You must discern what wins on the local level.  That’s a problem because in the case of Toastmasters Speech contests, what wins the club might not win the area because of the way the judges are chosen.  Who’s here?  Ok, take this ballot and vote for your favorite! Or you might encounter this:  We, as judges, have been studying all the Semi Finals contests for weeks and have been well trained on what to look for in an international speech.  We are 15 minutes early and have chosen our seats trying to look as anonymous as possible.  If you win in the area, even if it is the caliber of Convention competitions, you may not win the Division because these particular judges may LIKE dead dog speeches and vacation pictures.  And if you do give your dead dog speech on the District level, they will shoot you down because the message isn’t clear.  And if you win on the District level, and you do not use onomatopoeia, alliteration, or parenthetical phrases, and have no props and no funny lines, you may not win at the Semi-final level.  If you do win at the Semi-final level, YOU MUST USE A DIFFERENT SPEECH FOR THE FINALS.  Wait…The speech you used and perfected throughout the club, area, division and district levels is thrown out and you use an untried, imperfect, alternative speech for the final?  Does that make any sense whatsoever?

What would you do?  I’d have 1 speech topic and 3 different approaches to it.  “How to survive the Hard times” would be a good topic.  It has universal appeal and can be tailored to each contest.

  • Club level:  “You all know me:  I’ve been a toastmaster here for years!  What you don’t know is that I’ve been in witness protection for 22 years and now, now you will learn about the real me!”  5 1/2 min later…  “In conclusion, if you find me at your back door with beer in hand, don’t let me in!  Mr.

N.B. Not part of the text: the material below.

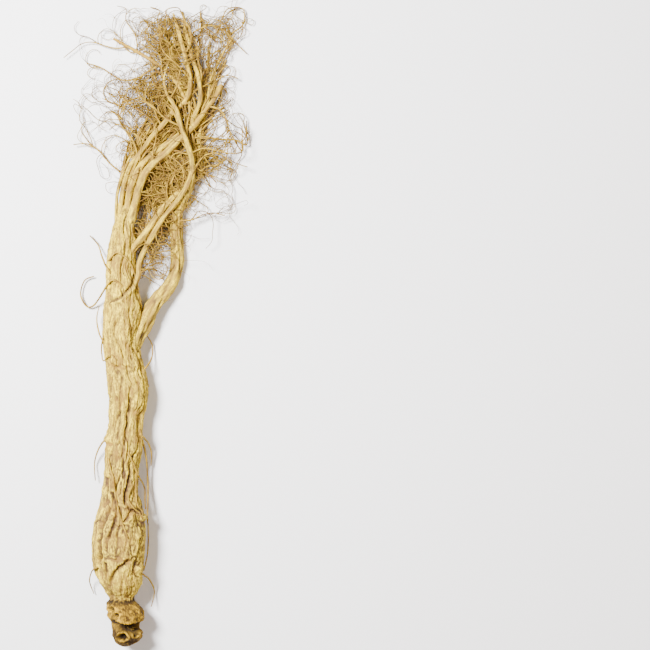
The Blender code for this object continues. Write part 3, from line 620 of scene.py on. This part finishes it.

Toastmaster.”
  • Area level:  “You all know me:  I’ve been a toastmaster here for years!  What you don’t know is that over the past 4 years, I’ve lived a Country/Western life!”  5 1/2 min later…  “In conclusion, if you get divorced, lose your house, your car gets repossessed, and your dog dies, you can survive, and even thrive!  You can survive the Hard times!  Madam Toastmaster.”
  • Division level:  “Some of you know me:  I’ve been a toastmaster for years!  What you don’t know is that I didn’t always look like this.  I used to weigh 700 pounds and have had extensive surgery!”  6 min later…  “In conclusion, you can look this good without surgery, turn down that cupcake!!!  Mr. Toastmaster.”
  • District level:  “Some of you may recognize me:  I was at the registration table this morning!  What you don’t know is that I’m a Person of the Poetic Persuasion.  (That’s alliteration folks.)  I’ll be walking and suddenly, ‘Poof!’ A Poetic and Poignant Phrase within the Perfect Parameters will Present itself!”  6 1/2 min later… “In conclusion, should you find yourself hopelessly staring at that blank sheet of paper, Perambulate and Ponder the Paradoxical Points of the Present epoch!  Mr.  Postmaster…I mean Toastmaster.”
  • Semi Finals Level:  “You don’t know me:  I’ve been a toastmaster for years!  Have you ever found yourself staring at an unfamiliar ceiling surrounded by beeping machines and smelling of disinfectant?  I have.  Myocardial Infarctions  are sneaky little buggers and can Defy the Destiny of the most Determined and Deliberate of Dignitaries.”  6 min 28 seconds later… “In conclusion, don’t procrastinate, prevaricate the possibility of pernicious effects of heart disease!  Mr. Toastmaster”
  • Finals level:  “Madam Contest master, fellow toastmasters and guests and esteemed judges, let me tell you about my dog, Fluffy.”  6 min later, stage is littered with dog toys and speaker is sobbing into an over-sized hanky…  “Yes, he was 700 pounds and black as a moonless night.  Yes, he had 3 heads, but he had the soul of a poet and he especially loved harp music.  And after I lost my wife, my truck and my house, he was the only one that stayed with me.  I visit him every day at the pet cemetery… *sobs* Madam Contest  *sob* chair.”  *blows nose*

And the winner…(drum roll please) is the agoraphobic woman who got assaulted in the parking lot by some wild woman in a white SUV.